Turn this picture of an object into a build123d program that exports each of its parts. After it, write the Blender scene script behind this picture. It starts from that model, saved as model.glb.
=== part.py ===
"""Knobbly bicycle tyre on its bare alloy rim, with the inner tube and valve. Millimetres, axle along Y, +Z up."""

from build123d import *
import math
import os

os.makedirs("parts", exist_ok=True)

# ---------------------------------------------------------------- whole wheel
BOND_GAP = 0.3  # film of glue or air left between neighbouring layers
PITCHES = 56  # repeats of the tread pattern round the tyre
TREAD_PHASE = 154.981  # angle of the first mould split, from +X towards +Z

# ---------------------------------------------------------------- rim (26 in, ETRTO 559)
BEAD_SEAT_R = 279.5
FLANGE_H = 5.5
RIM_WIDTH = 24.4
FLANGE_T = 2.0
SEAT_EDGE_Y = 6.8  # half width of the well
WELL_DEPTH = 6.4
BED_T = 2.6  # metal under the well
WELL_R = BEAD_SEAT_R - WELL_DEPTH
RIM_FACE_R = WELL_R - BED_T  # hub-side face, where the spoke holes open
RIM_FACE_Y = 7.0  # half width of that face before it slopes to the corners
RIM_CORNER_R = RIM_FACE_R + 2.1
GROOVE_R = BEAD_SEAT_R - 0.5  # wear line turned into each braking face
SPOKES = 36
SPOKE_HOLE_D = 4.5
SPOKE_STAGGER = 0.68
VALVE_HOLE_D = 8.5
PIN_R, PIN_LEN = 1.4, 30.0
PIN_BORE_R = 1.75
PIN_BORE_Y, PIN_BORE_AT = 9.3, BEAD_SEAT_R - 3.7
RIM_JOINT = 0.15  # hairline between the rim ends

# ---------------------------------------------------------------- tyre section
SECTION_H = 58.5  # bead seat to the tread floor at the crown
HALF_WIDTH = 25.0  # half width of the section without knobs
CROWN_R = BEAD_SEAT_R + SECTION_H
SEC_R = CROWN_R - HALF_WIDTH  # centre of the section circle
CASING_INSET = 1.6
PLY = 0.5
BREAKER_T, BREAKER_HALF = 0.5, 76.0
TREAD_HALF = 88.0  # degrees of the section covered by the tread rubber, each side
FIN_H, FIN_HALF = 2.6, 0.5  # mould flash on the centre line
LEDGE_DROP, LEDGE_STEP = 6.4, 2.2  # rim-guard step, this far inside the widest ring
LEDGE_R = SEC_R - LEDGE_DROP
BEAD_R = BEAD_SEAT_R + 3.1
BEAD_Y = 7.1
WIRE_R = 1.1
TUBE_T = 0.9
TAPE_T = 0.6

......

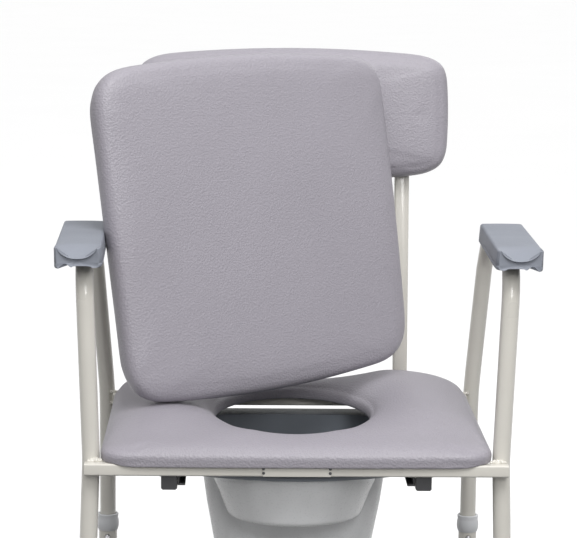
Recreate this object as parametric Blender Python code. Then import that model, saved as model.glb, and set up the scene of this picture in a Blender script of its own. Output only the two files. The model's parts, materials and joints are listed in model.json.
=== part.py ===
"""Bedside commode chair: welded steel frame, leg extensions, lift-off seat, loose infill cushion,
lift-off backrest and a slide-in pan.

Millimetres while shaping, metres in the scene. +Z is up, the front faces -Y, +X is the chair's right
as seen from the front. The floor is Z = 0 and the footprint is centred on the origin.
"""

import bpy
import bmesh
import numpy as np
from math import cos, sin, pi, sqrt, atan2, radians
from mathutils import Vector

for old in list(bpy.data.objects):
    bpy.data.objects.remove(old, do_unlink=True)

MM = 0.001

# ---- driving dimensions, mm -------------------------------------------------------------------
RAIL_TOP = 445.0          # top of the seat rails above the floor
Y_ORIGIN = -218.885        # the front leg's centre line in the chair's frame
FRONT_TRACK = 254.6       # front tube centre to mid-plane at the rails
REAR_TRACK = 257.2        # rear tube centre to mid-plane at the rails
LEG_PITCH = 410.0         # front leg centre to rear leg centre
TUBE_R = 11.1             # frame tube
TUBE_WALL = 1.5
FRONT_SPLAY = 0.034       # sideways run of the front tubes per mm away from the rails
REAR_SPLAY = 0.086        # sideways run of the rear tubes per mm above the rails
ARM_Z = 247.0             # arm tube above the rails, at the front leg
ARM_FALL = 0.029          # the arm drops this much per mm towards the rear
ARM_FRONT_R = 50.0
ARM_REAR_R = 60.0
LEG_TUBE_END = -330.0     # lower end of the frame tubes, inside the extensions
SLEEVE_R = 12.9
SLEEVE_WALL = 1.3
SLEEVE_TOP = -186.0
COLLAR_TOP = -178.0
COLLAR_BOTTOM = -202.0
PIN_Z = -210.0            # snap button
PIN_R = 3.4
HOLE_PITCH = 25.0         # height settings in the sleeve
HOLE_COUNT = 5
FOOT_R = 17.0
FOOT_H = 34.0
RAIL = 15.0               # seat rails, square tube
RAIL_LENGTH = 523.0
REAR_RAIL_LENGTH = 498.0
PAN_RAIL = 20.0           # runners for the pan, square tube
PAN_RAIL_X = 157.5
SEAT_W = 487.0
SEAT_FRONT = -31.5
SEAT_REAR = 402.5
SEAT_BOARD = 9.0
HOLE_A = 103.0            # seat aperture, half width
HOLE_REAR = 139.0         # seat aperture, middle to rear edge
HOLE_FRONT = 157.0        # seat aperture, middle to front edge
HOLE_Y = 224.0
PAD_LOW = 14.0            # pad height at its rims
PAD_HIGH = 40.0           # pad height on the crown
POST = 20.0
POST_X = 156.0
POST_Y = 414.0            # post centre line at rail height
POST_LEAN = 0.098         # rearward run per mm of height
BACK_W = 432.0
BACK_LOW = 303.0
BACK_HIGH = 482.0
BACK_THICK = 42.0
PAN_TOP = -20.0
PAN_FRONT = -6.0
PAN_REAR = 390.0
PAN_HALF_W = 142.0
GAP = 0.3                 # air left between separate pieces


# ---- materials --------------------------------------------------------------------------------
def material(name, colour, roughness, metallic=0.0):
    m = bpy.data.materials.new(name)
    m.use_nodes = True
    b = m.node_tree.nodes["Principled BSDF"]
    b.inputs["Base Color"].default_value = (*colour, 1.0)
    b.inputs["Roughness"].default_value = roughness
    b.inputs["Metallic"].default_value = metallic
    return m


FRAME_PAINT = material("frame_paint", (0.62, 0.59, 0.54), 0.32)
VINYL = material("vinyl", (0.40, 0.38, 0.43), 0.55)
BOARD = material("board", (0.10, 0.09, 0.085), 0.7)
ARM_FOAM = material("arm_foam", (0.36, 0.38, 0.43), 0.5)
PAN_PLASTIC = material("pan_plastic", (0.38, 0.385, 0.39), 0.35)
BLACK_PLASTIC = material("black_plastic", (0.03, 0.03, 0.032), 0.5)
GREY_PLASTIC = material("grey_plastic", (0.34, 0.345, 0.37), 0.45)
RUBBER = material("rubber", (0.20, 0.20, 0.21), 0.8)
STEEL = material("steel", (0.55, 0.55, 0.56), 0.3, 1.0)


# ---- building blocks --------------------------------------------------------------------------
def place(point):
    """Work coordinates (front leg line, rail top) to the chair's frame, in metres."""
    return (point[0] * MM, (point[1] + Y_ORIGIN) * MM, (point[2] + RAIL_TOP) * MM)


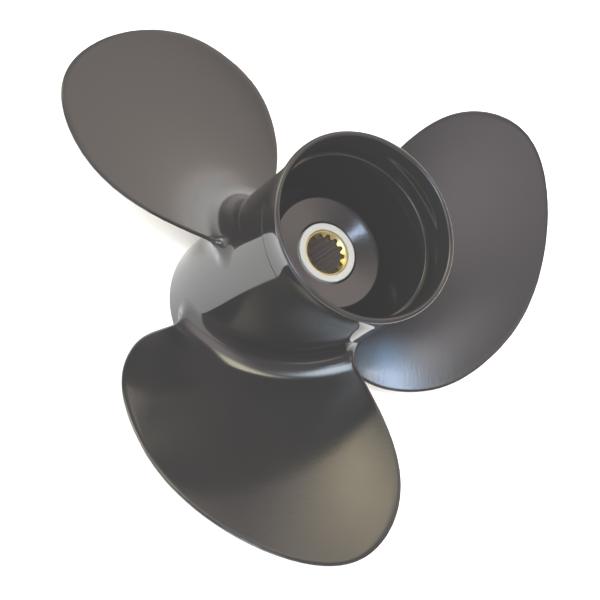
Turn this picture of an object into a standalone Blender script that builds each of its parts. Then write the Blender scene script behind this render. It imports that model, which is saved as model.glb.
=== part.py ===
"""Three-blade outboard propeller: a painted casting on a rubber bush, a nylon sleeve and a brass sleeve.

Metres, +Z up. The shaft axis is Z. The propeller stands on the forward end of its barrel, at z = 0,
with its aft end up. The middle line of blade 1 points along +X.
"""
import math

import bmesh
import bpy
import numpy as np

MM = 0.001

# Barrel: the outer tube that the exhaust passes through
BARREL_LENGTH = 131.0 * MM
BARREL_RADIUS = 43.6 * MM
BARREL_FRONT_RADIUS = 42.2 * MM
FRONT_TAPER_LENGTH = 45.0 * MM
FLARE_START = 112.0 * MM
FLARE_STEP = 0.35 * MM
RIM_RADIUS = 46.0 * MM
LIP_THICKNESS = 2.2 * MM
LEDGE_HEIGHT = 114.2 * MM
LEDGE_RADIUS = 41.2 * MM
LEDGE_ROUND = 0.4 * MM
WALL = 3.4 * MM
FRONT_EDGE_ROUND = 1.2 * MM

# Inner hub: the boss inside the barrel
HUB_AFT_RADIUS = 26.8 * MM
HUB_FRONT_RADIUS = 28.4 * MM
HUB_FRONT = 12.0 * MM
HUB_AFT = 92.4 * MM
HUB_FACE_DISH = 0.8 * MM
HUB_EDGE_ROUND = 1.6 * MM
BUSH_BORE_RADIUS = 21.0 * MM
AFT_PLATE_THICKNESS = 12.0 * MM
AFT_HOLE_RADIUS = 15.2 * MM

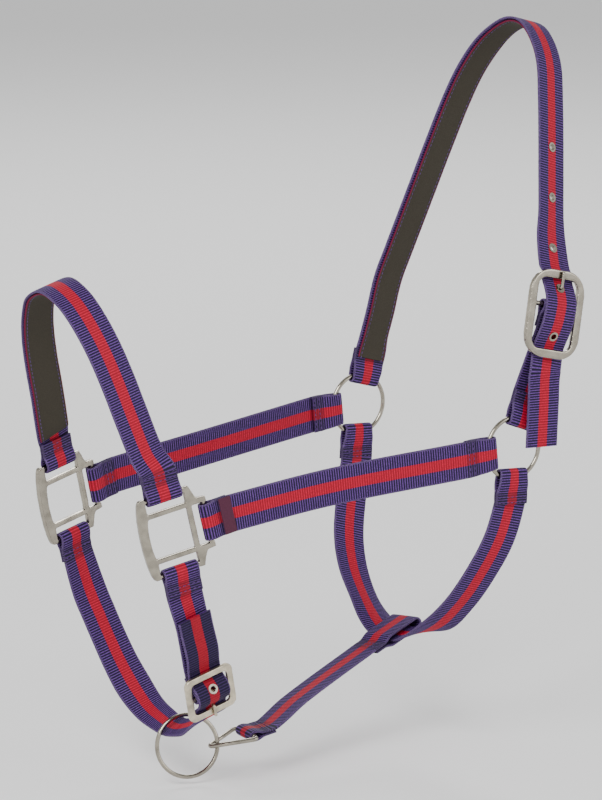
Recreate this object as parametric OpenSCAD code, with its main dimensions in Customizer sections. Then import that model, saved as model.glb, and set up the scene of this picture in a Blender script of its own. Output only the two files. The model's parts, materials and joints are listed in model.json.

......

From the line that contains "Turn this picture of an object into a standalone" through the line that contains "FRONT_EDGE_ROUND = 1.2 * MM", reproduce every line exactly, both end lines included.

Exercise response:
Turn this picture of an object into a standalone Blender script that builds each of its parts. Then write the Blender scene script behind this render. It imports that model, which is saved as model.glb.
=== part.py ===
"""Three-blade outboard propeller: a painted casting on a rubber bush, a nylon sleeve and a brass sleeve.

Metres, +Z up. The shaft axis is Z. The propeller stands on the forward end of its barrel, at z = 0,
with its aft end up. The middle line of blade 1 points along +X.
"""
import math

import bmesh
import bpy
import numpy as np

MM = 0.001

# Barrel: the outer tube that the exhaust passes through
BARREL_LENGTH = 131.0 * MM
BARREL_RADIUS = 43.6 * MM
BARREL_FRONT_RADIUS = 42.2 * MM
FRONT_TAPER_LENGTH = 45.0 * MM
FLARE_START = 112.0 * MM
FLARE_STEP = 0.35 * MM
RIM_RADIUS = 46.0 * MM
LIP_THICKNESS = 2.2 * MM
LEDGE_HEIGHT = 114.2 * MM
LEDGE_RADIUS = 41.2 * MM
LEDGE_ROUND = 0.4 * MM
WALL = 3.4 * MM
FRONT_EDGE_ROUND = 1.2 * MM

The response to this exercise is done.